ESA reserve astronaut
- Selection: 2022 ESA Group

= Andrea Patassa =

Italian test pilot and reserve astronaut

Andrea Patassa (born 1991) is an Italian test pilot and astronaut. He holds the rank of captain in the Italian Air Force and serves at the Italian Air Force's Reparto Sperimentale di Volo in Pratica di Mare. He is a member of the astronaut reserve for the 2022 European Space Agency Astronaut Group.

==Early life and education==
Patassa grew up in the town Spoleto, in the province of Perugia of central Italy. He attended liceo scientifico Alessandro Volta, in Spoleto.

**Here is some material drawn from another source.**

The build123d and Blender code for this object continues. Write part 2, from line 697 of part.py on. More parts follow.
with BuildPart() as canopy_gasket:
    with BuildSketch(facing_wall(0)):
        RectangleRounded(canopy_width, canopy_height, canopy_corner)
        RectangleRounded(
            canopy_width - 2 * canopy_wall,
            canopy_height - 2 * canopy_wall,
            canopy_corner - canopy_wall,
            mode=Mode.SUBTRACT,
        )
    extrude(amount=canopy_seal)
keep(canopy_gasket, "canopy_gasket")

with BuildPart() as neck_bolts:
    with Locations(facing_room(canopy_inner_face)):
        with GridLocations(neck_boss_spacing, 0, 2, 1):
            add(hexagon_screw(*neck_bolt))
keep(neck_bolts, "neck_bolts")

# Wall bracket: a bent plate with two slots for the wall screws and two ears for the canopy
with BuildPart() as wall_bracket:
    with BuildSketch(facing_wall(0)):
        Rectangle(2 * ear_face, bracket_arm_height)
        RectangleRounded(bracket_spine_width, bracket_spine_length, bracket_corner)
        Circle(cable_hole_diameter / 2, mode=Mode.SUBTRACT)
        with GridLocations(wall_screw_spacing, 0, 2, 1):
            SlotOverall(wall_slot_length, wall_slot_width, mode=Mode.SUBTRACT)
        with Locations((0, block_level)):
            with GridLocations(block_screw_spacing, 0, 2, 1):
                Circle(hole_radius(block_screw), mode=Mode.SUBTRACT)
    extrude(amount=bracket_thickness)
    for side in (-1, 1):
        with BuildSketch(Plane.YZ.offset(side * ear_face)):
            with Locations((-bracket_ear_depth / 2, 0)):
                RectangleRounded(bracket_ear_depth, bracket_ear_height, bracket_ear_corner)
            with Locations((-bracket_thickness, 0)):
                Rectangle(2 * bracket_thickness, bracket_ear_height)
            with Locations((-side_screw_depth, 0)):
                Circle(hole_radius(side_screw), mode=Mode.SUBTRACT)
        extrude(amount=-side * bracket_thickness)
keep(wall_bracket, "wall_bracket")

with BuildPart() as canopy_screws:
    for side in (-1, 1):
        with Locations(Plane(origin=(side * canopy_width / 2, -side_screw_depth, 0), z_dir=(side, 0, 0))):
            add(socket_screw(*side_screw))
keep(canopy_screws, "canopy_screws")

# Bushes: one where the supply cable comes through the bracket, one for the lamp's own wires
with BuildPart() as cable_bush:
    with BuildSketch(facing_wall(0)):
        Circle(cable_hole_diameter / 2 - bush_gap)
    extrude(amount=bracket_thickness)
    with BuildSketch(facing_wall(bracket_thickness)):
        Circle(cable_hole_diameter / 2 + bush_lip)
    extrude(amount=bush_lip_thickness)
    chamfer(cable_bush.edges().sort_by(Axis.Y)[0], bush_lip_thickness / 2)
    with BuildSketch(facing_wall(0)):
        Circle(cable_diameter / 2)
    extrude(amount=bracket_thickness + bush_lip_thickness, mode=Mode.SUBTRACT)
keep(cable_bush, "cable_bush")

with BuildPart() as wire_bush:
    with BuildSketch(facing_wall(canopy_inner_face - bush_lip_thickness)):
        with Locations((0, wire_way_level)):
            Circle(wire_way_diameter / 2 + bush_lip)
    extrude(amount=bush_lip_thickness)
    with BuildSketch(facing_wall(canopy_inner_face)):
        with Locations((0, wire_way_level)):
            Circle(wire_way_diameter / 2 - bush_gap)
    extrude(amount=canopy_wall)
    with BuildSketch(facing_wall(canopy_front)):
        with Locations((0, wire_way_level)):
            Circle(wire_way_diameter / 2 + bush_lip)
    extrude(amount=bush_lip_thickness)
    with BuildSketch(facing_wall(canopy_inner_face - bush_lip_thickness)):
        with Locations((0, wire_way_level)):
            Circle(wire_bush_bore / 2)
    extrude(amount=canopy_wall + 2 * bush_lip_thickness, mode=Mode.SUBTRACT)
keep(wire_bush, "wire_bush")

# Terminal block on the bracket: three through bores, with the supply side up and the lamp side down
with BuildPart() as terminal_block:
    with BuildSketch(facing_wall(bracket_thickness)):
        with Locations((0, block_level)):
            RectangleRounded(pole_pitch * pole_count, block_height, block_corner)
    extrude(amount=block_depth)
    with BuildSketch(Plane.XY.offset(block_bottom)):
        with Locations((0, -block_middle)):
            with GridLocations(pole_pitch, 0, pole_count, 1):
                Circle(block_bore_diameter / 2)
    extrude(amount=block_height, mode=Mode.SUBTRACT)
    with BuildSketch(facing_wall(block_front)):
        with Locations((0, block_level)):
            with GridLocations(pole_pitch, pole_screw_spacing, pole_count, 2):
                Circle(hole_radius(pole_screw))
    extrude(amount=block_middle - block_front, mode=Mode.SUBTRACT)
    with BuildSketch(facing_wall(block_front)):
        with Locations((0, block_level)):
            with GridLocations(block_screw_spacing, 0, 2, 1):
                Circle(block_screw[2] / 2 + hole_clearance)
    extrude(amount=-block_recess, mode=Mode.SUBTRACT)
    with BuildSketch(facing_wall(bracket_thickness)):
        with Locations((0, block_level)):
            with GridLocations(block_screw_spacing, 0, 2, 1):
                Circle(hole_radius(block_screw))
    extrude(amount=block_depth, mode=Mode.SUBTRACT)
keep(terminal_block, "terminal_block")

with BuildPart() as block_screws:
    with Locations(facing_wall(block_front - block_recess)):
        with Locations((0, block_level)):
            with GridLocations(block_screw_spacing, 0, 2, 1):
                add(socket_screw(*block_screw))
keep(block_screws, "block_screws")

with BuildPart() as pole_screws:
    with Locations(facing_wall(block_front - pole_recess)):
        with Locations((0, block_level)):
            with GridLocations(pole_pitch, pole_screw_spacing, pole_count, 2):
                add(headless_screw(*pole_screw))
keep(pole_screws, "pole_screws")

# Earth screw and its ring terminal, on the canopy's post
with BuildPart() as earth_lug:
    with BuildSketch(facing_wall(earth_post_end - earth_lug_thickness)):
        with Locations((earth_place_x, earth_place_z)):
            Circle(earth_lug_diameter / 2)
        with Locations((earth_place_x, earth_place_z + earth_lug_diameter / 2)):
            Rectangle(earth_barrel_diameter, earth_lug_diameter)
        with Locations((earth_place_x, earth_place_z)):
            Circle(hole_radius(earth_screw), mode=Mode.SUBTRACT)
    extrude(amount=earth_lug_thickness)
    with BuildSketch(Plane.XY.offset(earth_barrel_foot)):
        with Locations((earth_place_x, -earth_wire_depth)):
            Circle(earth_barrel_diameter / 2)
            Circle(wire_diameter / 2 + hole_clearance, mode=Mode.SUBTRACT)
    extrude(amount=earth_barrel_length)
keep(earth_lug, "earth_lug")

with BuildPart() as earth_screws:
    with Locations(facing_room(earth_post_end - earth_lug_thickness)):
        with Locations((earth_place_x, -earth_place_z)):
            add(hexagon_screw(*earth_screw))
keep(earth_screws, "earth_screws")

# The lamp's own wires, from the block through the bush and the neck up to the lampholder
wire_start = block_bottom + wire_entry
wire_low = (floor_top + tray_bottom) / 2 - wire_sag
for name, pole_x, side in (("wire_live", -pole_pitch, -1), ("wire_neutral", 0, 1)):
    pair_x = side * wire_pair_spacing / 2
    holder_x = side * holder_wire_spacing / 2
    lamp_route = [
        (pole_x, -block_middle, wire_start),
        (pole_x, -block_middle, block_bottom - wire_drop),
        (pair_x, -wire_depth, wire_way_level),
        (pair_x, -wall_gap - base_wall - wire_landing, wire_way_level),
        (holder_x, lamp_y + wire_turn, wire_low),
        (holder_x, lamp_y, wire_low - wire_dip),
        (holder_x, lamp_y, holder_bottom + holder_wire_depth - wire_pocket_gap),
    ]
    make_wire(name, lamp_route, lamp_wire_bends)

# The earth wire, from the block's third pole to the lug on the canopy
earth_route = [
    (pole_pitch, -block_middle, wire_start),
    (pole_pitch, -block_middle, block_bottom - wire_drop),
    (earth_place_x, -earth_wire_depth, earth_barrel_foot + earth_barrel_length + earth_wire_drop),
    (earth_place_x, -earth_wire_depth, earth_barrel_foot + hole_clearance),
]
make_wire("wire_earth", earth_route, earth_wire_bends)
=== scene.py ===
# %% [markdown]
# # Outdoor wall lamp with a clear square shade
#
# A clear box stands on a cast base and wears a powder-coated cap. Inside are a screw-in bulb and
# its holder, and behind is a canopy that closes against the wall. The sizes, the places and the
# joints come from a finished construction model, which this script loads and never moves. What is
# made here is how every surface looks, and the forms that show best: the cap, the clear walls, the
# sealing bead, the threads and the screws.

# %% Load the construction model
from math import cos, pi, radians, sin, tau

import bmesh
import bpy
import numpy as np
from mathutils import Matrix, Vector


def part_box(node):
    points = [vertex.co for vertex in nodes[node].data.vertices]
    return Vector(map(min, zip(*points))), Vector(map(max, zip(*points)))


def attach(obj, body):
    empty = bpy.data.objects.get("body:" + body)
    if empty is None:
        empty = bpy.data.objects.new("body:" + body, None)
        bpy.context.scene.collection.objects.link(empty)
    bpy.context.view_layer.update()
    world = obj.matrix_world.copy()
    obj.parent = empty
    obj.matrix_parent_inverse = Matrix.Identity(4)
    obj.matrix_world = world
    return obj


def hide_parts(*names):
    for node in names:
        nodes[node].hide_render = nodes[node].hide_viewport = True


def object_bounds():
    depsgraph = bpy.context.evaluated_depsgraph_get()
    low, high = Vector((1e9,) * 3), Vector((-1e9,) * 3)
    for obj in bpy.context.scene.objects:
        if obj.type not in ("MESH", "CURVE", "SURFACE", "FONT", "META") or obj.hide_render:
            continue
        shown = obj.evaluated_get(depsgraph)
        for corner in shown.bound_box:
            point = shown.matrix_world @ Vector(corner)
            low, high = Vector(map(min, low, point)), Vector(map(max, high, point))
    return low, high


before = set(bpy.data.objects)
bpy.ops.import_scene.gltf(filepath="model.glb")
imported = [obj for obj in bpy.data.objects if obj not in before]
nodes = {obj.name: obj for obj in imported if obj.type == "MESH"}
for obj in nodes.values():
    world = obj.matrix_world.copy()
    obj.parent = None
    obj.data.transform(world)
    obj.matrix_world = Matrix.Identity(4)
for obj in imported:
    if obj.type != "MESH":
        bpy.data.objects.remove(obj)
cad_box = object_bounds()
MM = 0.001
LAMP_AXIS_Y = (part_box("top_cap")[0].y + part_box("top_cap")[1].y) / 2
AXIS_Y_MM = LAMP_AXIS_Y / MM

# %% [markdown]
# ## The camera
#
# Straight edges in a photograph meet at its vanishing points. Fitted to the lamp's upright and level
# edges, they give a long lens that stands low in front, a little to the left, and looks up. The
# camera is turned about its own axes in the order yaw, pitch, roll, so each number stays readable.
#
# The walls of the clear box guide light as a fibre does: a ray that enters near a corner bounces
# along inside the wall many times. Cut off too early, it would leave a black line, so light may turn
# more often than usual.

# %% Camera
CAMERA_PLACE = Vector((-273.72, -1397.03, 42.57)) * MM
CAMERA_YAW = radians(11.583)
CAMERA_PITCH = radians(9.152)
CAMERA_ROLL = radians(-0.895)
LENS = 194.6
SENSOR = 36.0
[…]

In 2010, Patassa joined the Italian Air Force and attended the Accademia Aeronautica in Pozzuoli. He completed a master's degree in Aeronautical Science at the University of Naples Federico II. In 2014, he studied abroad at the French Air Force Academy in Salon-de-Provence. A student athlete, Patassa competed in the pole vault.

==Career==
Patassa completed the Euro-NATO Joint Jet Pilot Training Program at Sheppard Air Force Base of the U.S. armed forces in Texas. He earned his military pilot licence from the Italian air force in 2017. He served as an operational pilot flying the Eurofighter, participating in international operations in Lithuania and the Middle East. In 2022, he graduated as a test pilot from the USAF Test Pilot School at the Edwards Air Force Base in California, U.S.

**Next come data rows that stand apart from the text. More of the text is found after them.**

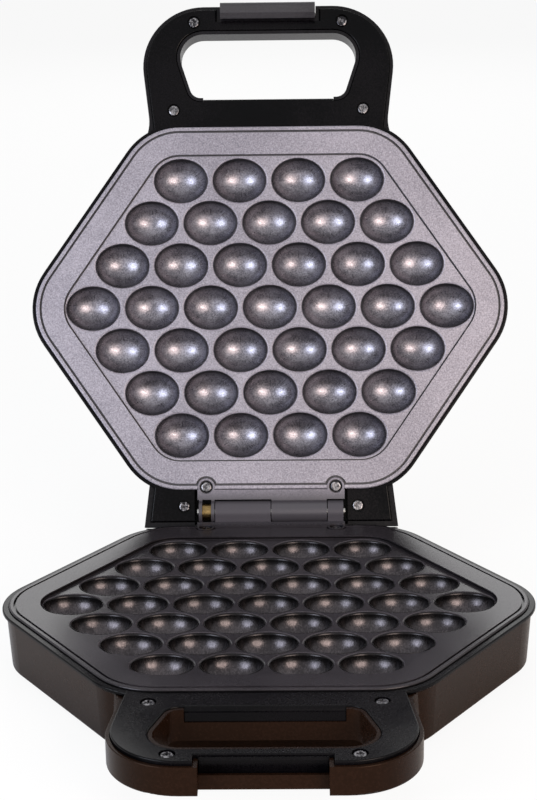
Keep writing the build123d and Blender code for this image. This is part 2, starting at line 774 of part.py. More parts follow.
def foot(x, y):
    """A rubber foot with the plug that holds it in the floor."""
    pad = post(x, y, foot_radius, -rim_height, -base_drop)
    pad = chamfer(pad.edges().group_by(Axis.Z)[0], foot_edge)
    return pad + post(x, y, foot_plug_radius, -base_drop, -base_drop + shell_floor)


def lamp(x, y):
    """A lamp's lens, held by its flange behind the lid's top."""
    inside = -lid_drop + shell_floor
    lens = post(x, y, lamp_radius, -lid_drop - lamp_rise, inside)
    lens = fillet(lens.edges().group_by(Axis.Z)[0], lamp_rise / 2)
    flange = post(x, y, lamp_flange, inside, inside + lamp_flange_height)
    return lens + flange + post(x, y, lamp_radius, inside, inside + lamp_body)


def in_base(solid):
    """Places a lower piece: lifts it to its height above the table."""
    return Pos(0, plate_centre_y, rim_height) * solid


def in_lid(solid):
    """Places an upper piece: turns it over onto the base, then swings it open."""
    turned = Pos(0, 0, plate_gap) * mirror(solid, about=Plane.XY)
    opened = Pos(0, hinge_y, hinge_rise) * Rot(-lid_angle, 0, 0) * Pos(0, -hinge_y, -hinge_rise) * turned
    return in_base(opened)


def frame_screws(places):
    """Screws that hold a frame's cover down."""
    shape = screw(screw_length, screw_head_radius, screw_head_height)
    return [Pos(x, y, -frame_top - screw_recess) * shape for x, y in places]


def tongue_screws():
    """Screws through a plate's tongue."""
    shape = screw(plate_screw_length, screw_head_radius, screw_head_height)
    return [Pos(x, y, -screw_recess - screw_head_height / 2) * shape for x, y in tongue_boss_places]


def shield_screws():
    """Screws that hold a heat shield under its plate."""
    shape = screw(shield_screw_length, screw_head_radius, shield_screw_head)
    under = -slab_bottom - shield_clear - shield_thickness
    return [Pos(x, y, under) * Rot(180, 0, 0) * shape for x, y in shield_screw_places]


def numbered(name, solids):
    """Names for repeated pieces."""
    return {f"{name}_{index}": solid for index, solid in enumerate(solids, 1)}


def base_pieces():
    """Every piece of the lower half, with the hinge's pin."""
    pieces = {
        "base_shell": base_shell(),
        "base_frame": frame(True),
        "lower_plate": cooking_plate(),
        "lower_hinge": hinge_casting(-hinge_rise, -1),
        "lower_heater": heater(),
        "lower_heat_shield": heat_shield(True),
        "thermostat": thermostat(),
        "lower_thermal_fuse": thermal_fuse(1),
        "terminal_block": terminal_block(),
        "cord_gland": cord_gland(),
        "hinge_pin": hinge_pin(),
        "hinge_bush": hinge_bush(),
    }
    pieces.update(numbered("foot", [foot(x, y) for x, y in foot_places]))
    pieces.update(numbered("base_frame_screw", frame_screws(handle_screw_places)))
    pieces.update(numbered("lower_plate_screw", tongue_screws()))
    pieces.update(numbered("lower_shield_screw", shield_screws()))
    return pieces


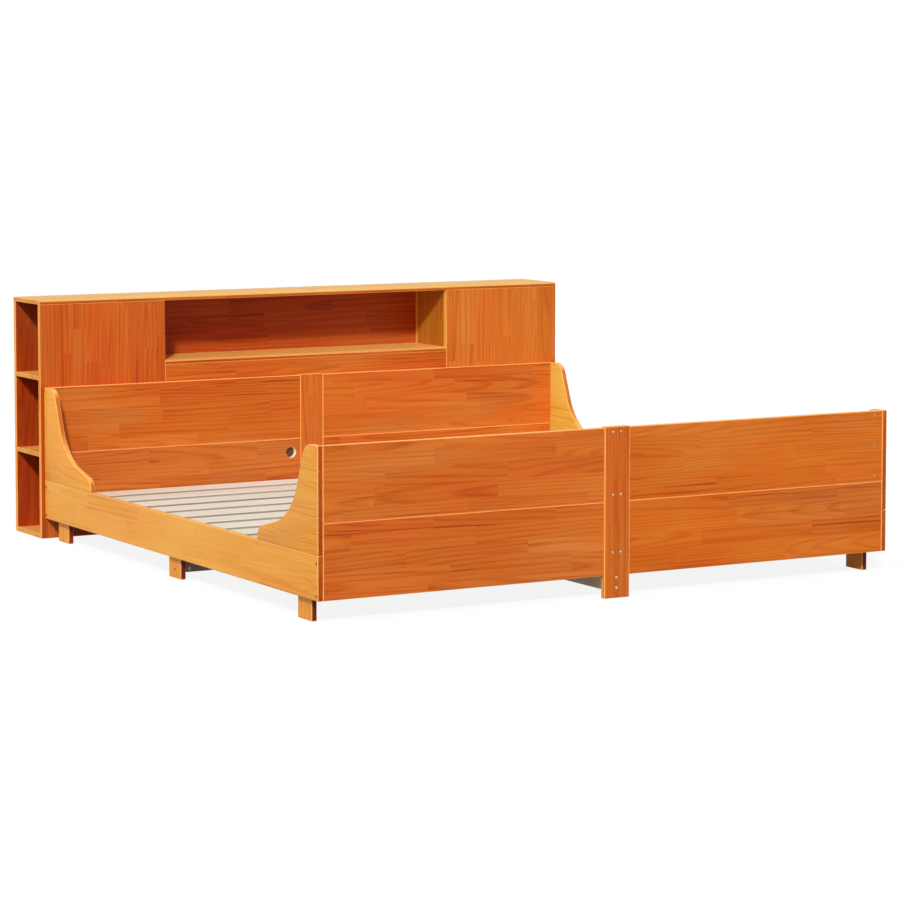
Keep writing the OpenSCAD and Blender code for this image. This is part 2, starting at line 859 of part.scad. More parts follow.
case_front(1);  // case_front_right
case_back(-1);  // case_back_left
case_back(1);  // case_back_right
case_divider(-1);  // case_divider_left
case_divider(1);  // case_divider_right
case_shelf(-1, low_shelf_z);  // case_shelf_lower_left
case_shelf(1, low_shelf_z);  // case_shelf_lower_right
case_shelf(-1, high_shelf_z);  // case_shelf_upper_left
case_shelf(1, high_shelf_z);  // case_shelf_upper_right
frame_bolts();
barrel_nuts();
post_pins();
screws();
dowels();
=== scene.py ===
import bpy
import math
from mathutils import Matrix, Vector


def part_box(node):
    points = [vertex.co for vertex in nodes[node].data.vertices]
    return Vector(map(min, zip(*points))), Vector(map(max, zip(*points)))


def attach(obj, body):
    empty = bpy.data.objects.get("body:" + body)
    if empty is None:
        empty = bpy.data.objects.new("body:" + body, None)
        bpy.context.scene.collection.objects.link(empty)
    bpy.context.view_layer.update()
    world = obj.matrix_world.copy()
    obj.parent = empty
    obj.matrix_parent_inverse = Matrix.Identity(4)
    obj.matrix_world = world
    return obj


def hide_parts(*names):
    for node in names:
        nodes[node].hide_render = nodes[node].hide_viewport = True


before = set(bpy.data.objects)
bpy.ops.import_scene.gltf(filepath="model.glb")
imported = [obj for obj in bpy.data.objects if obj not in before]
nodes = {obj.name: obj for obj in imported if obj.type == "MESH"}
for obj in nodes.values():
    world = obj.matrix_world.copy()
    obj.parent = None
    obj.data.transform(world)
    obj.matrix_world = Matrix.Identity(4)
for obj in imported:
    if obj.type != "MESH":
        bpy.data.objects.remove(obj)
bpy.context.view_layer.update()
print("frame loaded:", len(nodes), "nodes")


# Camera, at the photo's viewing angle

cameraValues = {
    "place": (-5.2195, -9.2706, 1.5664),
    "yaw": 0.5181,      # radians, to the right of straight ahead
    "pitch": -0.0808,   # radians, below 0 looks down
    "lens": 127.34,
    "sensor": 36.0,
    "shiftDown": 0.12,  # share of the picture's width
    "farthest": 100.0,
}


def placeCamera(values):
    data = bpy.data.cameras.new("bedCamera")
    data.lens = values["lens"]
    data.sensor_width = values["sensor"]
    data.shift_y = -values["shiftDown"]
    data.clip_end = values["farthest"]
    camera = bpy.data.objects.new("bedCamera", data)
    bpy.context.scene.collection.objects.link(camera)
    camera.location = values["place"]
    camera.rotation_euler = (math.pi / 2 + values["pitch"], 0.0, -values["yaw"])
    bpy.context.scene.camera = camera


placeCamera(cameraValues)
print("camera placed")


# Shader nodes, a few short forms

def srgb(r, g, b):
    def linear(c):
        c = c / 255.0
        return c / 12.92 if c <= 0.04045 else ((c + 0.055) / 1.055) ** 2.4
    return (linear(r), linear(g), linear(b), 1.0)


class Finish:
    def __init__(self, name):
        self.material = bpy.data.materials.new(name)
        self.material.use_nodes = True
        self.tree = self.material.node_tree
        self.tree.nodes.clear()
        self.output = self.add("ShaderNodeOutputMaterial")

    def add(self, kind, **settings):
        node = self.tree.nodes.new(kind)
        for key, value in settings.items():
            setattr(node, key, value)
        return node

    def plug(self, source, socket):
        if isinstance(source, (int, float, tuple)):
            socket.default_value = source
        else:
            self.tree.links.new(source, socket)

    def split(self, vector):
        node = self.add("ShaderNodeSeparateXYZ")
        self.plug(vector, node.inputs[0])
        return [node.outputs[i] for i in range(3)]

    def join(self, x, y, z):
        node = self.add("ShaderNodeCombineXYZ")
        for source, socket in zip((x, y, z), node.inputs):
            self.plug(source, socket)
        return node.outputs[0]

    def math(self, operation, *parts, clamp=False):
        node = self.add("ShaderNodeMath", operation=operation, use_clamp=clamp)
        for source, socket in zip(parts, node.inputs):
            self.plug(source, socket)
        return node.outputs[0]

    def plus(self, a, b):
        return self.math("ADD", a, b)

    def minus(self, a, b):
        return self.math("SUBTRACT", a, b)

    def times(self, a, b):
        return self.math("MULTIPLY", a, b)

    def over(self, a, b):
        return self.math("DIVIDE", a, b)

    def reach(self, share, spread, start):  # start + share * spread
        return self.math("MULTIPLY_ADD", share, spread, start)

    def distance(self, a, b):
        return self.math("SQRT", self.plus(self.times(a, a), self.times(b, b)))

    def noise(self, vector, detail=2.0, roughness=0.5):
        node = self.add("ShaderNodeTexNoise", noise_dimensions="3D")
        self.plug(vector, node.inputs["Vector"])
        node.inputs["Scale"].default_value = 1.0
        node.inputs["Detail"].default_value = detail
        node.inputs["Roughness"].default_value = roughness
        return node.outputs["Fac"]

    def chance(self, x, y, z):
        node = self.add("ShaderNodeTexWhiteNoise", noise_dimensions="3D")
        self.plug(self.join(x, y, z), node.inputs["Vector"])
        return self.split(node.outputs["Color"])

    def ramp(self, value, low, high, atLow=0.0, atHigh=1.0, smooth=False):
        node = self.add("ShaderNodeMapRange", clamp=True)
        node.interpolation_type = "SMOOTHSTEP" if smooth else "LINEAR"
        for source, socket in zip((value, low, high, atLow, atHigh), node.inputs):
            self.plug(source, socket)
        return node.outputs["Result"]

    def blend(self, factor, a, b):
        node = self.add("ShaderNodeMix", data_type="RGBA")
        for source, socket in zip((factor, a, b), (node.inputs[0], node.inputs[6], node.inputs[7])):
            self.plug(source, socket)
        return node.outputs[2]

    def bump(self, height, strength, distance):
        node = self.add("ShaderNodeBump")
        node.inputs["Strength"].default_value = strength
        node.inputs["Distance"].default_value = distance
        self.plug(height, node.inputs["Height"])
        return node.outputs["Normal"]

    def surface(self, shader):
        self.plug(shader, self.output.inputs["Surface"])
        return self.material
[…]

In November 2022, he succeeded in the selection process of the European Space Agency among more than 22.500 applicants from all over Europe and became a member of the Astronaut Reserve for the European Astronaut Corps. As part of the 2022 group of reserve astronauts alongside fellow Italian Anthea Comellini, he is a candidate for future space missions.